- DIRECTION: Copy out all lines in the data below containing the string "code".

- DATA TO USE:

** BEGIN **

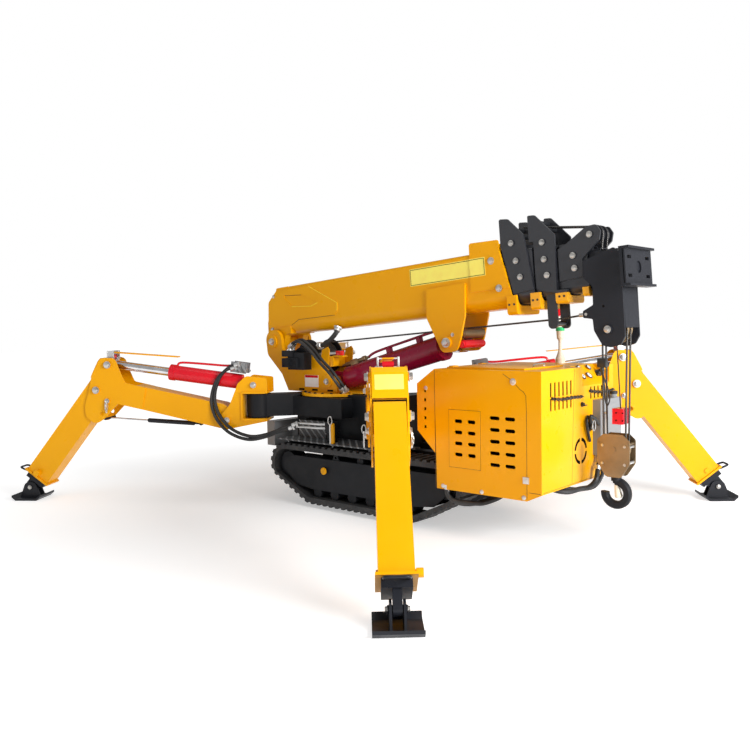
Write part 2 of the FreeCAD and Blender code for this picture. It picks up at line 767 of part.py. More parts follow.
def hydraulic_tank():
    """Oil tank hung on the left half of the end panel, with its filler neck."""
    x0 = CAB_X[1]
    x1 = x0 + TANK_DEPTH
    y1 = CAB_HALF - 4
    tank = box(x0, x1, y1 - TANK_WIDTH, y1, *TANK_Z)
    tank = tank.makeChamfer(8, [e for e in tank.Edges
                                if e.BoundBox.ZLength > 200 and e.BoundBox.XMin > x1 - 1])
    neck = rod_z((x0 + x1) / 2, y1 - 52, 20, TANK_Z[1], TANK_Z[1] + 18)
    return fuse([tank, neck])


def turned(x, y, profile):
    """Solid turned about an upright line, from its (radius, z) outline."""
    corners = [Vec(radius, 0, z) for radius, z in profile]
    face = Part.Face(Part.makePolygon(corners + corners[:1]))
    solid = face.revolve(Vec(0, 0, 0), Vec(0, 0, 1), 360)
    solid.translate(Vec(x, y, 0))
    return solid


def engine_block():
    block = box(980, 1400, -230, 230, FLOOR_Z + FLOOR_PLATE, 800)
    return block


def beacon():
    """Signal lamp: foot, stem, dome and its three coloured rings."""
    z = CAB_TOP
    return turned(*BEACON_AT, [
        (0, z), (28, z), (28, z + 24), (10.5, z + 74), (10.5, z + 129), (19, z + 144),
        (22.5, z + 186), (24.5, z + 186), (24.5, z + 207), (22.5, z + 209), (22.5, z + 269),
        (25, z + 271), (25, z + 314), (22.5, z + 316), (13, z + 326), (0, z + 326),
    ])


def chassis():
    frame = chassis_frame()
    parts = {
        "chassis_frame": frame,
        "outrigger_beams": outrigger_beams(frame),
        "cabinet_floor": cabinet_floor(frame),
        "deck_plates": deck(),
        "slew_ring": slew_ring(),
        "rear_guard": rear_guard(),
        "cabinet_sides": cabinet_sides(),
        "cabinet_top": cabinet_top(),
        "cabinet_end": cabinet_end(),
        "cabinet_rear": cabinet_rear(),
        "control_console": control_console(),
        "hydraulic_tank": hydraulic_tank(),
        "engine_block": engine_block(),
        "beacon": beacon(),
    }
    parts.update(undercarriage())
    return parts


# Turret

def pillar():
    """Two side plates on the slewing disc, tied by a web under the boom's heel."""
    x, z = BOOM_PIN
    low = DISC_Z[1]
    outline = [
        (x - 80, z + 80, 72), (x + 82, z + 80, 72), (-578, 985, 40), (-440, 930, 20),
        (-428, 992, 45), (-318, 992, 45), (-268, 930, 20), (-62, 759, 10), (-62, low),
        (-520, low), (-582, 820, 80), (-725, 950, 50),
    ]
    disc = rod_z(SLEW_X, 0, DISC_R, DISC_Z[0], DISC_Z[1])
    lip = box(SLEW_X + 100, SLEW_X + 300, -120, 120, DISC_Z[1], DISC_Z[1] + 10)
    sides = pair(outline, PLATE_IN, PLATE_OUT, [
        (x, z, BOOM_PIN_R + PIN_GAP),
        (LUFF_BASE[0], LUFF_BASE[1], LUFF_PIN_R + PIN_GAP),
        (WINCH_AT[0], WINCH_AT[1], WINCH_SHAFT_R + PIN_GAP),
    ])
    web = plate([(-566, 815), (-548, 820), (-500, low), (-519, low)], -PLATE_IN, PLATE_IN)
    spacer = rod_z(SLEW_X, 0, RING_R - 75, CHASSIS_Z[1] + 4, DISC_Z[0])
    return fuse(sides + [disc, lip, web, spacer])


def turret_pins():
    """Boom pin, luff cylinder pin and winch shaft, each with a head at both ends."""
    solids = []
    for (x, z), radius in ((BOOM_PIN, BOOM_PIN_R), (LUFF_BASE, LUFF_PIN_R),
                           (WINCH_AT, WINCH_SHAFT_R)):
        reach = PLATE_OUT + PIN_GAP
        solids.append(fuse([
            rod_y(x, z, radius, -reach - 9, reach + 9),
            rod_y(x, z, radius + 8, reach, reach + 9),
            rod_y(x, z, radius + 8, -reach - 9, -reach),
        ]))
    return Part.makeCompound(solids)


def winch_motor():
    """Gear housing and motor on the right-hand plate."""
    x, z = WINCH_AT
    near = -PLATE_OUT - PIN_GAP
    motor = fuse([
        rod_y(x, z, 62, near - 40, near),
        box(x - 62, x + 92, near - 98, near - 30, z - 82, z + 30),
        box(x - 100, x + 40, near - 118, near - 50, z - 66, z - 6),
        box(x - 108, x - 10, near - 110, near - 60, z + 4, z + 44),
    ])
    return cut(motor, [rod_y(x, z, WINCH_SHAFT_R + 10, near - 12, near + 1)])


def winch_drum():
    """Flanged drum with its layer of rope, on the shaft between the plates."""
    x, z = WINCH_AT
    drum = fuse([
        rod_y(x, z, DRUM_R, -DRUM_HALF, DRUM_HALF),
        rod_y(x, z, DRUM_FLANGE_R, -DRUM_HALF, -DRUM_HALF + 10),
        rod_y(x, z, DRUM_FLANGE_R, DRUM_HALF - 10, DRUM_HALF),
    ])
    return cut(drum, [rod_y(x, z, WINCH_SHAFT_R + PIN_GAP, -DRUM_HALF - 1, DRUM_HALF + 1)])


# Boom

def boom_tube(half, low, high, start, end, wall):
    """Box section with rounded lower corners, hollow from end to end."""
    def core(inset):
        top_r = max(16 - inset, 6)
        low_r = half * 0.62 - inset
        a, b = half - inset, low + inset
        c = high - inset
        return prism_x([(-a, c, top_r), (a, c, top_r), (a, b, low_r), (-a, b, low_r)],
                       start, end)

    return core(0).cut(core(wall))


def guide_pads(outer, inner, start, on_inner):
    """Blocks that fill the gap between two tubes, to a sliding fit."""
    _, outer_half, outer_low, outer_high, _, _, outer_wall = outer
    _, inner_half, inner_low, inner_high, _, _, _ = inner
    bite = 2.0
    side0, side1 = inner_half, outer_half - outer_wall
    top0, top1 = inner_high, outer_high - outer_wall
    low0, low1 = outer_low + outer_wall, inner_low
    if on_inner:
        side0, side1 = side0 - bite, side1 - PIN_GAP
        top0, top1 = top0 - bite, top1 - PIN_GAP
        low0, low1 = low0 + PIN_GAP, low1 + bite
    else:
        side0, side1 = side0 + PIN_GAP, side1 + bite
        top0, top1 = top0 + PIN_GAP, top1 + bite
        low0, low1 = low0 - bite, low1 - PIN_GAP
    end = start + PAD
    flat = inner_half * 0.3
    middle = (inner_low + inner_high) / 2
    return [
        box(start, end, side0, side1, middle, middle + 70),
        box(start, end, -side1, -side0, middle, middle + 70),
        box(start, end, -flat, flat, top0, top1),
        box(start, end, -flat, flat, low0, low1),
    ]


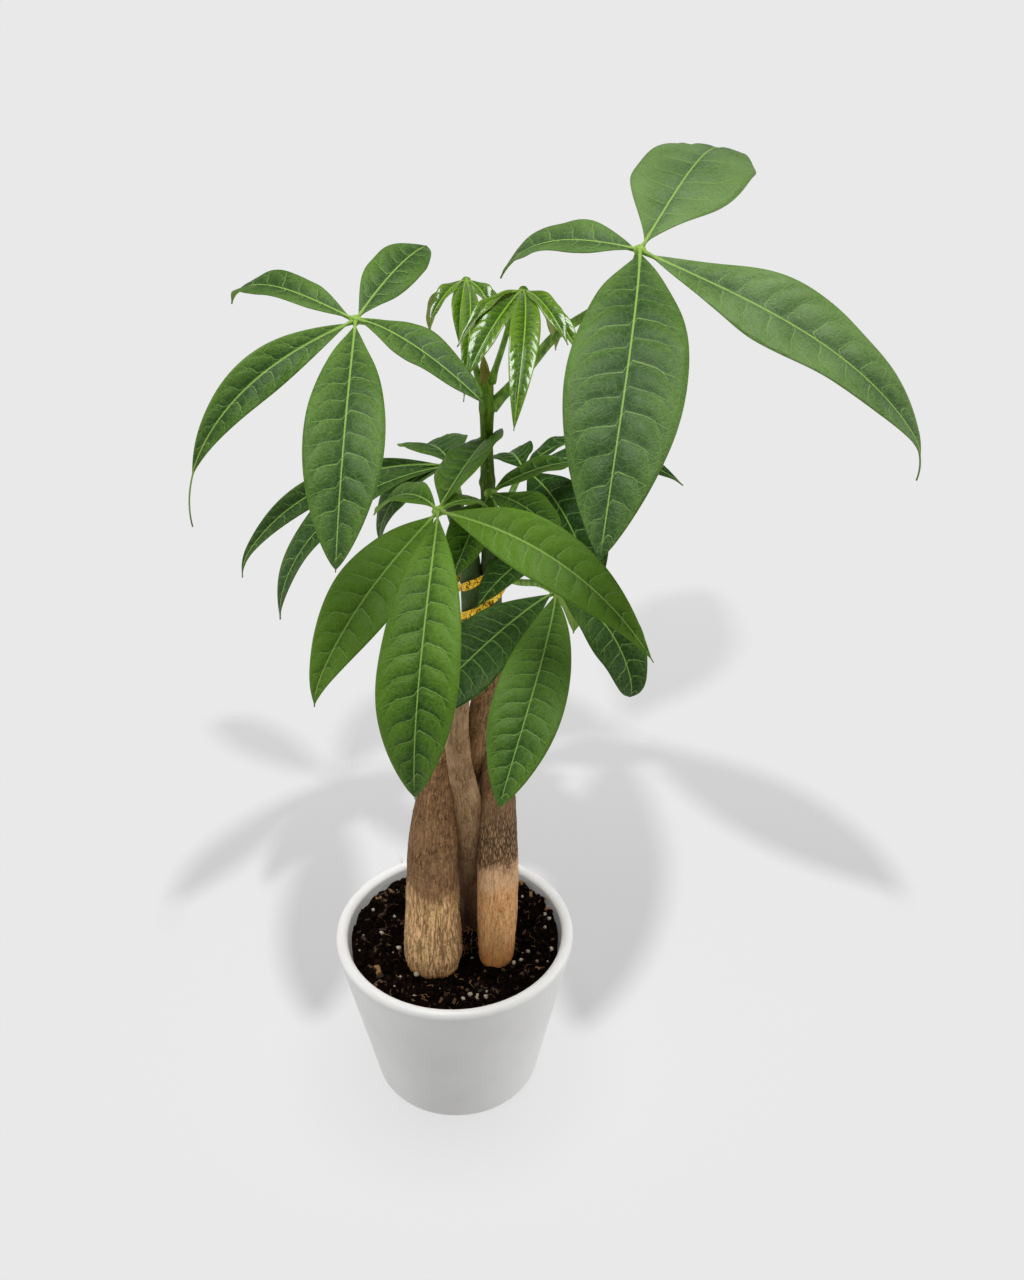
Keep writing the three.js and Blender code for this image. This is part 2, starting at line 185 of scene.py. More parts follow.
# the modelling helpers work in millimetres until a piece is finished
def freshVerts(bm, start):
    bm.verts.ensure_lookup_table()
    return bm.verts[start:]


def finishPiece(bm, name, nodes, materials, smooth=True):
    bmesh.ops.scale(bm, vec=(mm, mm, mm), verts=bm.verts[:])
    bmesh.ops.recalc_face_normals(bm, faces=bm.faces[:])
    mesh = bpy.data.meshes.new(name)
    for face in bm.faces:
        face.smooth = smooth
    bm.to_mesh(mesh)
    bm.free()
    for material in materials:
        mesh.materials.append(material)
    piece = bpy.data.objects.new(name, mesh)
    bpy.context.scene.collection.objects.link(piece)
    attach(piece, "root")
    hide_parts(*nodes)
    low, high = piece.bound_box[0], piece.bound_box[6]
    print("made", name, len(mesh.polygons), "faces", [round(v / mm) for v in (*low, *high)])


def ease(low, high, value):
    share = min(max((value - low) / (high - low), 0), 1)
    return share * share * (3 - 2 * share)


def smoothPath(points, count):
    # centripetal curve through points of x, y, z and radius, cut into even steps
    cuts = 24
    knots = [Vector(p) for p in points]
    knots = [2 * knots[0] - knots[1], *knots, 2 * knots[-1] - knots[-2]]
    fine = []
    for a, b, c, d in zip(knots, knots[1:], knots[2:], knots[3:]):
        gaps = [max((q.xyz - p.xyz).length ** 0.5, 1e-4) for p, q in ((a, b), (b, c), (c, d))]
        leave = ((b - a) / gaps[0] - (c - a) / (gaps[0] + gaps[1]) + (c - b) / gaps[1]) * gaps[1]
        arrive = ((c - b) / gaps[1] - (d - b) / (gaps[1] + gaps[2]) + (d - c) / gaps[2]) * gaps[1]
        for k in range(cuts):
            t = k / cuts
            fine.append(b * (2 * t ** 3 - 3 * t * t + 1) + leave * (t ** 3 - 2 * t * t + t)
                        + c * (3 * t * t - 2 * t ** 3) + arrive * (t ** 3 - t * t))
    fine.append(knots[-2])
    run = [0.0]
    for p, q in zip(fine, fine[1:]):
        run.append(run[-1] + (q.xyz - p.xyz).length)
    steps = []
    k = 0
    for i in range(count + 1):
        goal = run[-1] * i / count
        while k < len(run) - 2 and run[k + 1] < goal:
            k += 1
        steps.append(fine[k].lerp(fine[k + 1], (goal - run[k]) / max(run[k + 1] - run[k], 1e-6)))
    return steps, run[-1]


def tube(bm, points, sides, rings, swell=None, mark=None, material=0):
    # a capped cylinder cut into rings, then bent along the points
    start, faces = len(bm.verts), len(bm.faces)
    bmesh.ops.create_cone(bm, cap_ends=True, segments=sides, radius1=1, radius2=1, depth=1)
    walls = {e for v in freshVerts(bm, start) for e in v.link_edges
             if abs(e.verts[0].co.z - e.verts[1].co.z) > 0.5}
    bmesh.ops.subdivide_edges(bm, edges=sorted(walls, key=lambda e: e.index), cuts=rings - 1)
    steps, long = smoothPath(points, rings)
    tangents = [(steps[min(i + 1, rings)].xyz - steps[max(i - 1, 0)].xyz).normalized()
                for i in range(rings + 1)]
    across = tangents[0].orthogonal().normalized()
    frames = []
    for i, tangent in enumerate(tangents):
        if i:
            across = tangents[i - 1].rotation_difference(tangent) @ across
        frames.append((steps[i].xyz, steps[i].w, across.copy(), tangent.cross(across)))
    for vert in freshVerts(bm, start):
        share = vert.co.z + 0.5
        centre, radius, side, other = frames[round(share * rings)]
        angle = math.atan2(vert.co.y, vert.co.x)
        reach = radius + (swell(angle, share * long, radius, centre.z) if swell else 0)
        vert.co = centre + (side * math.cos(angle) + other * math.sin(angle)) * reach
        if mark:
            mark(vert, angle, share * long, radius)
    bm.faces.ensure_lookup_table()
    for face in bm.faces[faces:]:
        face.material_index = material


# az is the heading seen from above, rise the first slope, droop the slope lost by the tip, roll the bank,
# sweep the turn along the blade, hook a last curl and fold the rise of each half, all in degrees; long and
# wide are the blade's size; belly is its widest place; full and point say how slender its base and tip are
leafletBase = {"bend": 1.2, "roll": 0, "sweep": 0, "hook": 0, "belly": 0.5, "tail": 0.03, "wave": 0.8,
               "full": 1.1, "point": 1.1, "fold": 12, "shade": 0}
matureLook = {"quilt": 0.68, "ribTop": 0.2, "ribUnder": 1.0, "ribWide": 0.55, "veinSpace": 9, "thick": 0.6,
              "bulge": 0.05, "lean": 0.3, "stem": 1.1, "extraFold": 0}
youngLook = {"quilt": 1.0, "ribTop": 0.3, "ribUnder": 0.7, "ribWide": 0.7, "veinSpace": 4.4, "thick": 0.6,
             "bulge": 0.15, "lean": 0.42, "stem": 0.9, "extraFold": 9}


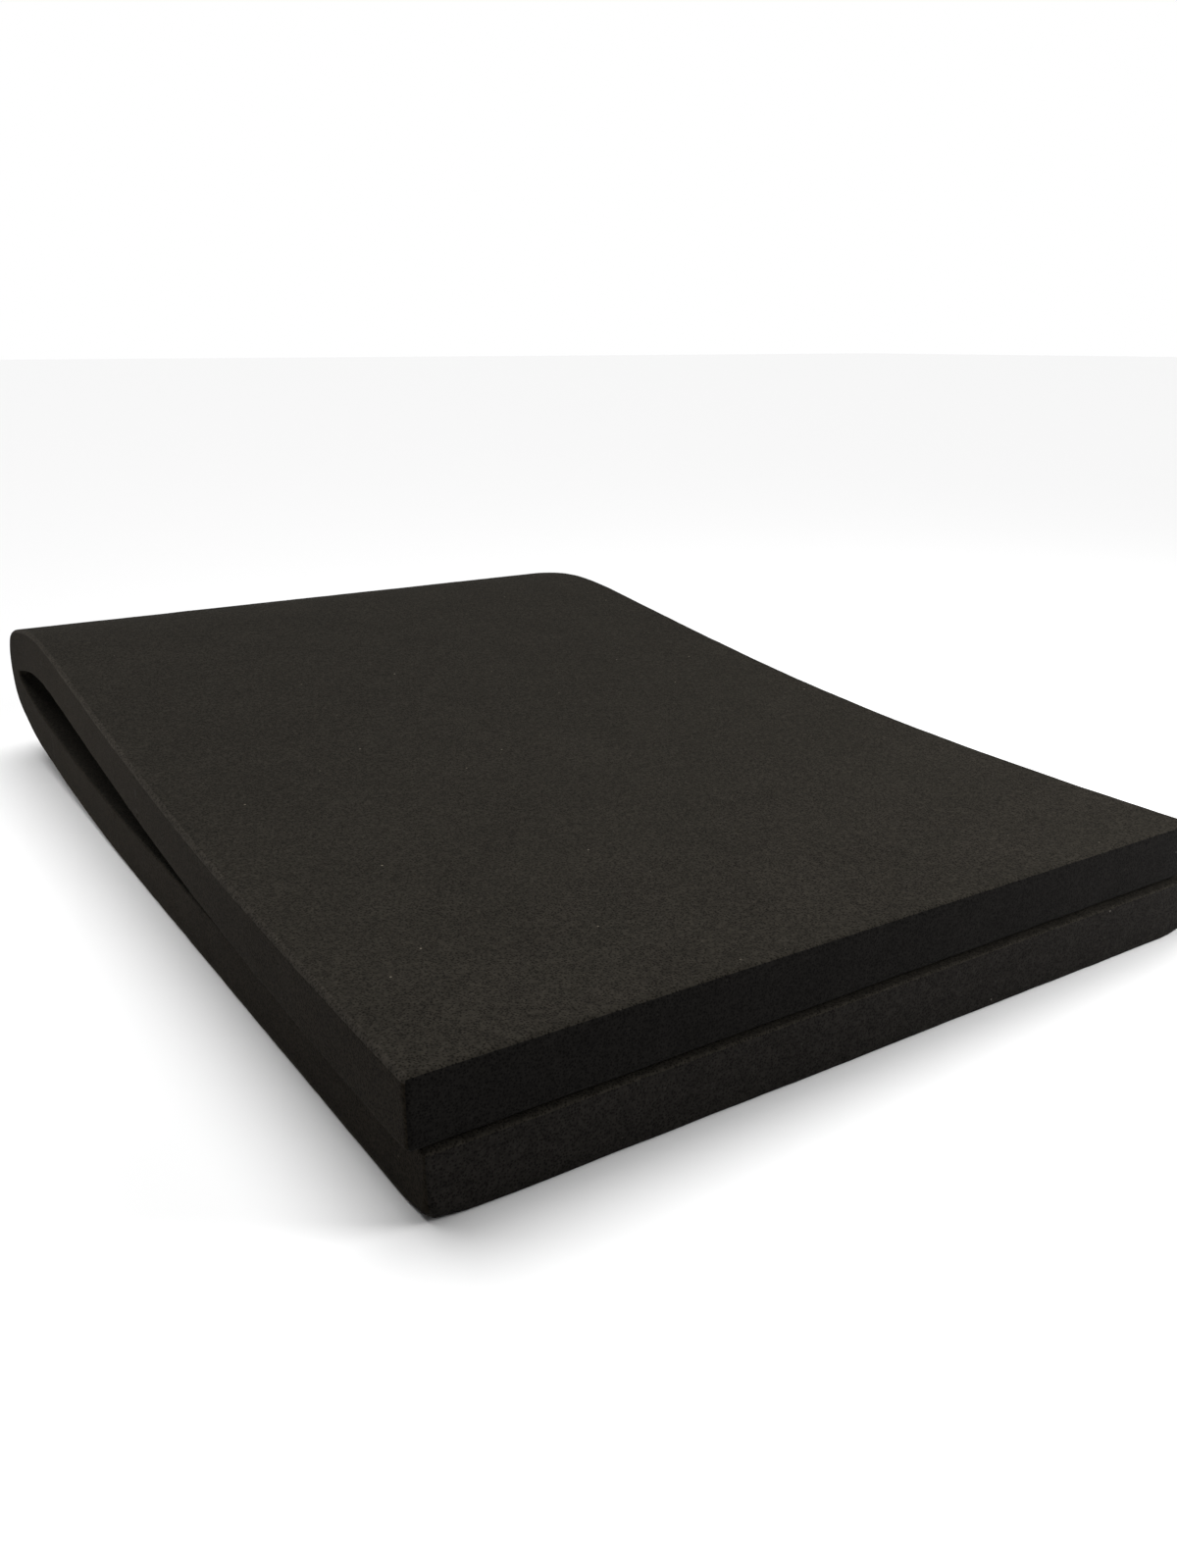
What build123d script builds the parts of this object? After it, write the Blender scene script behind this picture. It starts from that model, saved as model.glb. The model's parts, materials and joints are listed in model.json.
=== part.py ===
from build123d import *
import math
import os

# A foam sleeping mat: one flat sheet of open-cell foam, folded over once. The sheet is followed
# along the middle of its thickness, from the front end of the lower leaf, round the fold at the
# back and forward again to the front end of the upper leaf. X runs across the sheet, -Y is the
# front, and Z = 0 is the floor. Lengths are in millimetres and angles in degrees.

# The sheet
width = 600
thickness = 41

# How it lies folded: each stretch has a length along the middle of the sheet and a turn
floor_length = 492  # the lower leaf lies flat this far from its front end
lift_length = 336  # then it leaves the floor slowly
lift_turn = 7.2
rise_length = 79  # and faster, just before the fold
rise_turn = 13.8
fold_inner_radius = 2  # the inside of the fold closes almost to a line
fold_turn = 147.7
cheek_length = 35  # straight, above the fold
crown_length = 125  # the upper leaf bends over its highest part
ease_length = 445  # and flattens out again as it comes down on the lower leaf
end_length = 86  # flat at its front end
leaf_gap = 0.5  # clearance between the leaves where one lies on the other
front_step = 2  # the lower leaf's front end stands out past the upper leaf's
side_step = 7.5  # the lower leaf is skewed this far to +X at its front end

# How many stiff pieces stand for each bent stretch
lift_pieces = 3
rise_pieces = 2
fold_pieces = 6
crown_pieces = 3
ease_pieces = 3

fold_length = (thickness / 2 + fold_inner_radius) * math.radians(fold_turn)


def stretches(slope, ramp_length):
    """(name, pieces, length, turn) of each stretch, for a ramp that comes down at this slope."""
    crown_turn = 180 + slope - lift_turn - rise_turn - fold_turn
    return [
        ("lower_leaf", 1, floor_length, 0),
        ("lift", lift_pieces, lift_length, lift_turn),
        ("rise", rise_pieces, rise_length, rise_turn),
        ("fold", fold_pieces, fold_length, fold_turn),
        ("cheek", 1, cheek_length, 0),
        ("crown", crown_pieces, crown_length, crown_turn),
        ("ramp", 1, ramp_length, 0),
        ("ease", ease_pieces, ease_length, -slope),
        ("upper_leaf", 1, end_length, 0),
    ]


def straight_pieces(slope, ramp_length):
    """(name, length, heading) of every straight piece, from the front end to the other end."""
    pieces = []
    heading = 0
    for name, count, length, turn in stretches(slope, ramp_length):
        for i in range(count):
            piece = f"{name}_{i + 1}" if count > 1 else name
            pieces.append((piece, length / count, heading + turn * (i + 0.5) / count))
        heading += turn
    return pieces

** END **

- EXPECTED ANSWER:
Write part 2 of the FreeCAD and Blender code for this picture. It picks up at line 767 of part.py. More parts follow.
Keep writing the three.js and Blender code for this image. This is part 2, starting at line 185 of scene.py. More parts follow.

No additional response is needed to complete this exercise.